两人转身回去,看见了已经从包间出来的徐檀,小川走上前握住轮椅的把手“我们就先回去了铭哥”
“嗯”严启铭站在徐檀身边,伸手把她有些褶皱的外套领抚平,“去吧,路上慢点”
“好”小川推着徐檀往电梯走去,徐檀扭过头看向严启铭,眼里还泛着丝丝泪光,他也与她视线相对,读出了她眼神里的无助感,他这一刻多想把她抱在怀里,让她不被任何人欺负,让她只属于他一个人该多好。
路上小川开着车,时不时用余光看看身边的徐檀,“看样子,他应该很在乎你吧”
“不知道,也许是吧”徐檀闭上眼,试图让混乱的脑海平复下来。
“我还是建议你,不要离他太近”徐檀离他太近,红山马叔一定会知道的,如果严启铭再因为她惹恼了这两人,那便不用孟梓晗动手,徐檀也会消失得干干净净。
对付红山和马叔,可没对付孟梓晗容易,严启铭真的会因为她和自己的上家翻脸吗?小川看他这几次的表现,徐檀在他心里确有一定的地位,所以他太担心了。
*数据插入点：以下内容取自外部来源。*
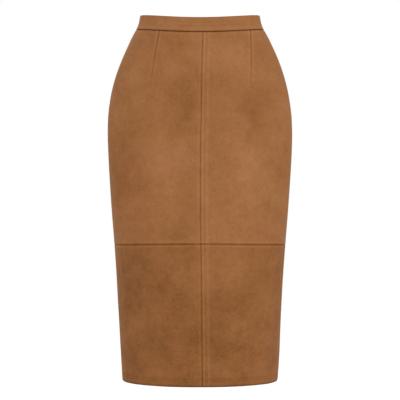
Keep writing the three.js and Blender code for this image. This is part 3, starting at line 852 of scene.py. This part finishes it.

祁谨接到严启铭的电话便开车来了城南会所与他碰面,严启铭把刚才的事情给他说了一遍,惹得他反应极大。
“我喜欢上徐檀了”
“确定吗?”
“确定”
祁谨丧着一张脸看着对面座位上的严启铭,他之前背着他去医院见徐檀,找她聊了聊,他希望徐檀可以不和严启铭联系,遇到什么事儿了找他也是一样的,并且他留下了一张银行卡,这钱徐檀用过,那么就算是变相地答应他的要求了。